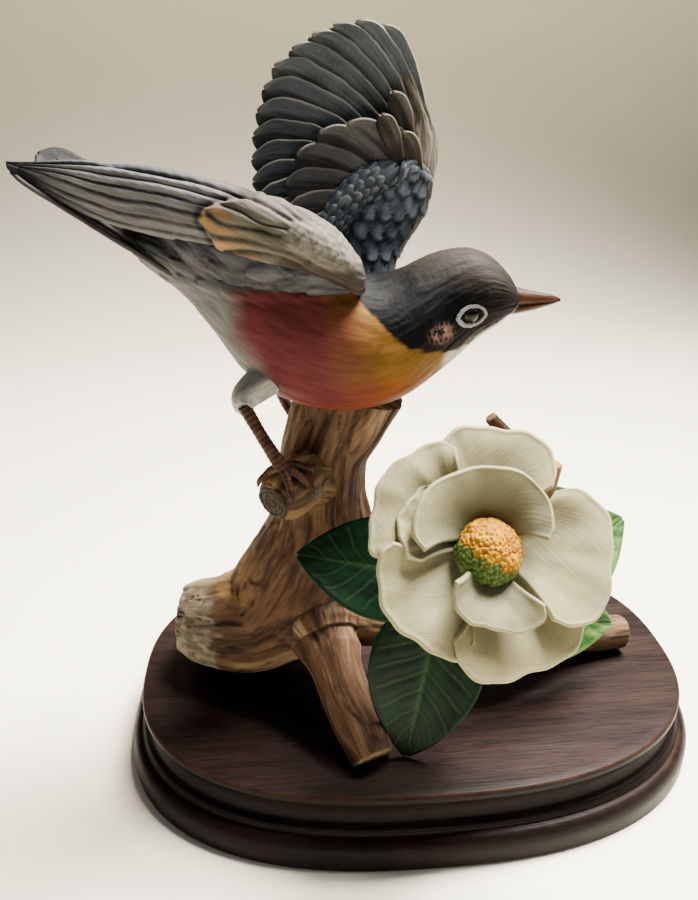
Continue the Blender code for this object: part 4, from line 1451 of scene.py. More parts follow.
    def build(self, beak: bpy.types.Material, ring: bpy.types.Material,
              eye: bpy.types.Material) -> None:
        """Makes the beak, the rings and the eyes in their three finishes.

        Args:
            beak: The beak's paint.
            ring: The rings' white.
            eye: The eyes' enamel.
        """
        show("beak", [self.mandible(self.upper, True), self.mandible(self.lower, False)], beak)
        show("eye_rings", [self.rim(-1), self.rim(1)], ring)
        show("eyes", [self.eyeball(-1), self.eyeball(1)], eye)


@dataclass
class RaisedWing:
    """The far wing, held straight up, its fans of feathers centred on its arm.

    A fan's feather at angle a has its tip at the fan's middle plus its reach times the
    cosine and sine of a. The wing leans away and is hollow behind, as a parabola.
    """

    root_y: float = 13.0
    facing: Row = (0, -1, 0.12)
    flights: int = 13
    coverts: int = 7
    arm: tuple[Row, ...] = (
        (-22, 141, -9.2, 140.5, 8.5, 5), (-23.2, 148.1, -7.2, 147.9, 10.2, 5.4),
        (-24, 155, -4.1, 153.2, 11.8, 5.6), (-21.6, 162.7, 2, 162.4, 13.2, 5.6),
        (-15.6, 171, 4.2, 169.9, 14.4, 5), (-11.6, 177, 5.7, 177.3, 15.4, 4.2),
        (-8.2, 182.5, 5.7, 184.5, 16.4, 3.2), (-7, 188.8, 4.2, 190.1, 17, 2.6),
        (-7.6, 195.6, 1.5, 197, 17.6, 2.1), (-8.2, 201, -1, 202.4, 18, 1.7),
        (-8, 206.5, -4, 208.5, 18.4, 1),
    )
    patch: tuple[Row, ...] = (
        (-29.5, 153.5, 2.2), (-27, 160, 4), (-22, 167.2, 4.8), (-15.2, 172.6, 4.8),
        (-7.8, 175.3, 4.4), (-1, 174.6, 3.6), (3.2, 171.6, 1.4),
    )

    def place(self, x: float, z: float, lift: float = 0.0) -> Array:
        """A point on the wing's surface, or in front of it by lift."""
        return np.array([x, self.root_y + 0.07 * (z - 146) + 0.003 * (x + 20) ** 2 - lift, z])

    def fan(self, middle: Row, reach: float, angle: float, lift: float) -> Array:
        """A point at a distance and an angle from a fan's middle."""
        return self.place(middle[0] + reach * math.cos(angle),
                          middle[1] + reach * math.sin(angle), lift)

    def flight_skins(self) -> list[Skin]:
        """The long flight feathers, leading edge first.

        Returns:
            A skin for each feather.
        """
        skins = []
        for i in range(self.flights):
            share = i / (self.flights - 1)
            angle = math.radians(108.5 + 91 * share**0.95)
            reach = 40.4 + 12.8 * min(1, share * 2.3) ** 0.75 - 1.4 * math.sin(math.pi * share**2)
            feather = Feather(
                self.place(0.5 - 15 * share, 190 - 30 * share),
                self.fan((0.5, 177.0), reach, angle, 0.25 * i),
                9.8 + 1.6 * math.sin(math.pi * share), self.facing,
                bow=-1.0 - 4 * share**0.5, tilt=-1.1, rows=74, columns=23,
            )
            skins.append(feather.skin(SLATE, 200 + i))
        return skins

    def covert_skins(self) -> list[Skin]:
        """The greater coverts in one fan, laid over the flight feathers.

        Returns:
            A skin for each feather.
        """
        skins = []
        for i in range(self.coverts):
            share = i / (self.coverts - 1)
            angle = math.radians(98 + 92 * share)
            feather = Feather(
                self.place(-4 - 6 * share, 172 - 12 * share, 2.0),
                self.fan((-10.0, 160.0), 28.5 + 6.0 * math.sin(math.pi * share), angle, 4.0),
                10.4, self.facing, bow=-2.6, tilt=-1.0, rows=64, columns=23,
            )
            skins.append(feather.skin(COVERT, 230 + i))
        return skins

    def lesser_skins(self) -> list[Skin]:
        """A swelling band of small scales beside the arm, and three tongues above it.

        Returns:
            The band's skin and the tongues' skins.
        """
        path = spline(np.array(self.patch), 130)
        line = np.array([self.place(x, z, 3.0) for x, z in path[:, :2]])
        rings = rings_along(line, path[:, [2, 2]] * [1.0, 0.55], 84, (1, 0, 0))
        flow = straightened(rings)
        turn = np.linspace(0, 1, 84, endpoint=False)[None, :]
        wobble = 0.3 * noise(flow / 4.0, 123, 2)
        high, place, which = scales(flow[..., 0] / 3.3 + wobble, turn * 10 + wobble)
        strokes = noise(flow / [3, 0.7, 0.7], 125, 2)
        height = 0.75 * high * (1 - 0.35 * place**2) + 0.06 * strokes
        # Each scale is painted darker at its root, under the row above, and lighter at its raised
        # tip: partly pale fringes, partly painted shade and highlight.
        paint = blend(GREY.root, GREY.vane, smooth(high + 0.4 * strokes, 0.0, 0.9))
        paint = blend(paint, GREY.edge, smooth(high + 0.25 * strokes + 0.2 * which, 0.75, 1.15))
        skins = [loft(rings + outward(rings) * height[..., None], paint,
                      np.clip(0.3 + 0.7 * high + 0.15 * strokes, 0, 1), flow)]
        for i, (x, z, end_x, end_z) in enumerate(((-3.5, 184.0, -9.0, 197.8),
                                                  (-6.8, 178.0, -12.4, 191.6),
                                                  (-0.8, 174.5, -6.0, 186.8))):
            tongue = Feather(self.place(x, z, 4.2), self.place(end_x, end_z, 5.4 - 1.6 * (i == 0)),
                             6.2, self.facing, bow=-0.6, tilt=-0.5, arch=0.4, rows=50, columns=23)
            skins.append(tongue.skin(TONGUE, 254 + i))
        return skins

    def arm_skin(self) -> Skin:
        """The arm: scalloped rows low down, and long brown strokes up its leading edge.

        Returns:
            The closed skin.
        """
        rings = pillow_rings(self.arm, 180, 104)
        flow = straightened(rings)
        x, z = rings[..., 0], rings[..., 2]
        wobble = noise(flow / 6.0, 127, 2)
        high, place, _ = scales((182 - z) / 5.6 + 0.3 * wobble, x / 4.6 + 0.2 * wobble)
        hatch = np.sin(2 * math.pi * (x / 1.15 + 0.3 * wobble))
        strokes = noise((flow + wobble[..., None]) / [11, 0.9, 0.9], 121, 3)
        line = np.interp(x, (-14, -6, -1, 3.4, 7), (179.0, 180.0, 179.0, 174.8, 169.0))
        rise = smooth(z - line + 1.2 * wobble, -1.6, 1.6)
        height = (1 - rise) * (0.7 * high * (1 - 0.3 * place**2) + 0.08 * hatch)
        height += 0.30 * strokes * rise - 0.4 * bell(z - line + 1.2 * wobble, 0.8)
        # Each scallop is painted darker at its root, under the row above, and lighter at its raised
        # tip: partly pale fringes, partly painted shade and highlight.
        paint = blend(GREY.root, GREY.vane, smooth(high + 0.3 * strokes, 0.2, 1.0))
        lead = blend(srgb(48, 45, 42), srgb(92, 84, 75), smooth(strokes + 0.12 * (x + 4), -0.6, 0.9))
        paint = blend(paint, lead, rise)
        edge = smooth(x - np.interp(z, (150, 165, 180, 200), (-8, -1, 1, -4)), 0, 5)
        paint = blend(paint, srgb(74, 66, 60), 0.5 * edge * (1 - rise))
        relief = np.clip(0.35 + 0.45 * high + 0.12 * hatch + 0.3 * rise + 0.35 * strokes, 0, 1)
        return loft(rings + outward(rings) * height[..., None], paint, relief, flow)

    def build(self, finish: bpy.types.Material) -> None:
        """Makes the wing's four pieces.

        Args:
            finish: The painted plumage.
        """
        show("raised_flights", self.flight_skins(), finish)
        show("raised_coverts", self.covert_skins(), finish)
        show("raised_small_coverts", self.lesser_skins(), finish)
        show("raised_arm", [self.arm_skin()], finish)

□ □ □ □

INSTRUCTIONS TO FOLLOW: Restate every line of the data word for word.

EXPECTED ANSWER:
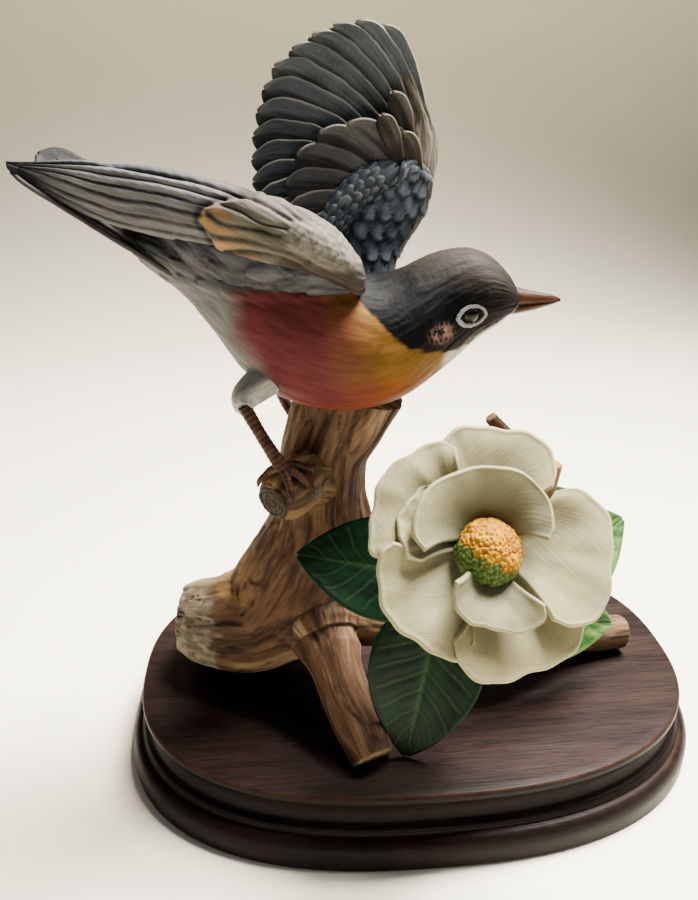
Continue the Blender code for this object: part 4, from line 1451 of scene.py. More parts follow.
    def build(self, beak: bpy.types.Material, ring: bpy.types.Material,
              eye: bpy.types.Material) -> None:
        """Makes the beak, the rings and the eyes in their three finishes.

        Args:
            beak: The beak's paint.
            ring: The rings' white.
            eye: The eyes' enamel.
        """
        show("beak", [self.mandible(self.upper, True), self.mandible(self.lower, False)], beak)
        show("eye_rings", [self.rim(-1), self.rim(1)], ring)
        show("eyes", [self.eyeball(-1), self.eyeball(1)], eye)


@dataclass
class RaisedWing:
    """The far wing, held straight up, its fans of feathers centred on its arm.

    A fan's feather at angle a has its tip at the fan's middle plus its reach times the
    cosine and sine of a. The wing leans away and is hollow behind, as a parabola.
    """

    root_y: float = 13.0
    facing: Row = (0, -1, 0.12)
    flights: int = 13
    coverts: int = 7
    arm: tuple[Row, ...] = (
        (-22, 141, -9.2, 140.5, 8.5, 5), (-23.2, 148.1, -7.2, 147.9, 10.2, 5.4),
        (-24, 155, -4.1, 153.2, 11.8, 5.6), (-21.6, 162.7, 2, 162.4, 13.2, 5.6),
        (-15.6, 171, 4.2, 169.9, 14.4, 5), (-11.6, 177, 5.7, 177.3, 15.4, 4.2),
        (-8.2, 182.5, 5.7, 184.5, 16.4, 3.2), (-7, 188.8, 4.2, 190.1, 17, 2.6),
        (-7.6, 195.6, 1.5, 197, 17.6, 2.1), (-8.2, 201, -1, 202.4, 18, 1.7),
        (-8, 206.5, -4, 208.5, 18.4, 1),
    )
    patch: tuple[Row, ...] = (
        (-29.5, 153.5, 2.2), (-27, 160, 4), (-22, 167.2, 4.8), (-15.2, 172.6, 4.8),
        (-7.8, 175.3, 4.4), (-1, 174.6, 3.6), (3.2, 171.6, 1.4),
    )

    def place(self, x: float, z: float, lift: float = 0.0) -> Array:
        """A point on the wing's surface, or in front of it by lift."""
        return np.array([x, self.root_y + 0.07 * (z - 146) + 0.003 * (x + 20) ** 2 - lift, z])

    def fan(self, middle: Row, reach: float, angle: float, lift: float) -> Array:
        """A point at a distance and an angle from a fan's middle."""
        return self.place(middle[0] + reach * math.cos(angle),
                          middle[1] + reach * math.sin(angle), lift)

    def flight_skins(self) -> list[Skin]:
        """The long flight feathers, leading edge first.

        Returns:
            A skin for each feather.
        """
        skins = []
        for i in range(self.flights):
            share = i / (self.flights - 1)
            angle = math.radians(108.5 + 91 * share**0.95)
            reach = 40.4 + 12.8 * min(1, share * 2.3) ** 0.75 - 1.4 * math.sin(math.pi * share**2)
            feather = Feather(
                self.place(0.5 - 15 * share, 190 - 30 * share),
                self.fan((0.5, 177.0), reach, angle, 0.25 * i),
                9.8 + 1.6 * math.sin(math.pi * share), self.facing,
                bow=-1.0 - 4 * share**0.5, tilt=-1.1, rows=74, columns=23,
            )
            skins.append(feather.skin(SLATE, 200 + i))
        return skins

    def covert_skins(self) -> list[Skin]:
        """The greater coverts in one fan, laid over the flight feathers.

        Returns:
            A skin for each feather.
        """
        skins = []
        for i in range(self.coverts):
            share = i / (self.coverts - 1)
            angle = math.radians(98 + 92 * share)
            feather = Feather(
                self.place(-4 - 6 * share, 172 - 12 * share, 2.0),
                self.fan((-10.0, 160.0), 28.5 + 6.0 * math.sin(math.pi * share), angle, 4.0),
                10.4, self.facing, bow=-2.6, tilt=-1.0, rows=64, columns=23,
            )
            skins.append(feather.skin(COVERT, 230 + i))
        return skins

    def lesser_skins(self) -> list[Skin]:
        """A swelling band of small scales beside the arm, and three tongues above it.

        Returns:
            The band's skin and the tongues' skins.
        """
        path = spline(np.array(self.patch), 130)
        line = np.array([self.place(x, z, 3.0) for x, z in path[:, :2]])
        rings = rings_along(line, path[:, [2, 2]] * [1.0, 0.55], 84, (1, 0, 0))
        flow = straightened(rings)
        turn = np.linspace(0, 1, 84, endpoint=False)[None, :]
        wobble = 0.3 * noise(flow / 4.0, 123, 2)
        high, place, which = scales(flow[..., 0] / 3.3 + wobble, turn * 10 + wobble)
        strokes = noise(flow / [3, 0.7, 0.7], 125, 2)
        height = 0.75 * high * (1 - 0.35 * place**2) + 0.06 * strokes
        # Each scale is painted darker at its root, under the row above, and lighter at its raised
        # tip: partly pale fringes, partly painted shade and highlight.
        paint = blend(GREY.root, GREY.vane, smooth(high + 0.4 * strokes, 0.0, 0.9))
        paint = blend(paint, GREY.edge, smooth(high + 0.25 * strokes + 0.2 * which, 0.75, 1.15))
        skins = [loft(rings + outward(rings) * height[..., None], paint,
                      np.clip(0.3 + 0.7 * high + 0.15 * strokes, 0, 1), flow)]
        for i, (x, z, end_x, end_z) in enumerate(((-3.5, 184.0, -9.0, 197.8),
                                                  (-6.8, 178.0, -12.4, 191.6),
                                                  (-0.8, 174.5, -6.0, 186.8))):
            tongue = Feather(self.place(x, z, 4.2), self.place(end_x, end_z, 5.4 - 1.6 * (i == 0)),
                             6.2, self.facing, bow=-0.6, tilt=-0.5, arch=0.4, rows=50, columns=23)
            skins.append(tongue.skin(TONGUE, 254 + i))
        return skins

    def arm_skin(self) -> Skin:
        """The arm: scalloped rows low down, and long brown strokes up its leading edge.

        Returns:
            The closed skin.
        """
        rings = pillow_rings(self.arm, 180, 104)
        flow = straightened(rings)
        x, z = rings[..., 0], rings[..., 2]
        wobble = noise(flow / 6.0, 127, 2)
        high, place, _ = scales((182 - z) / 5.6 + 0.3 * wobble, x / 4.6 + 0.2 * wobble)
        hatch = np.sin(2 * math.pi * (x / 1.15 + 0.3 * wobble))
        strokes = noise((flow + wobble[..., None]) / [11, 0.9, 0.9], 121, 3)
        line = np.interp(x, (-14, -6, -1, 3.4, 7), (179.0, 180.0, 179.0, 174.8, 169.0))
        rise = smooth(z - line + 1.2 * wobble, -1.6, 1.6)
        height = (1 - rise) * (0.7 * high * (1 - 0.3 * place**2) + 0.08 * hatch)
        height += 0.30 * strokes * rise - 0.4 * bell(z - line + 1.2 * wobble, 0.8)
        # Each scallop is painted darker at its root, under the row above, and lighter at its raised
        # tip: partly pale fringes, partly painted shade and highlight.
        paint = blend(GREY.root, GREY.vane, smooth(high + 0.3 * strokes, 0.2, 1.0))
        lead = blend(srgb(48, 45, 42), srgb(92, 84, 75), smooth(strokes + 0.12 * (x + 4), -0.6, 0.9))
        paint = blend(paint, lead, rise)
        edge = smooth(x - np.interp(z, (150, 165, 180, 200), (-8, -1, 1, -4)), 0, 5)
        paint = blend(paint, srgb(74, 66, 60), 0.5 * edge * (1 - rise))
        relief = np.clip(0.35 + 0.45 * high + 0.12 * hatch + 0.3 * rise + 0.35 * strokes, 0, 1)
        return loft(rings + outward(rings) * height[..., None], paint, relief, flow)

    def build(self, finish: bpy.types.Material) -> None:
        """Makes the wing's four pieces.

        Args:
            finish: The painted plumage.
        """
        show("raised_flights", self.flight_skins(), finish)
        show("raised_coverts", self.covert_skins(), finish)
        show("raised_small_coverts", self.lesser_skins(), finish)
        show("raised_arm", [self.arm_skin()], finish)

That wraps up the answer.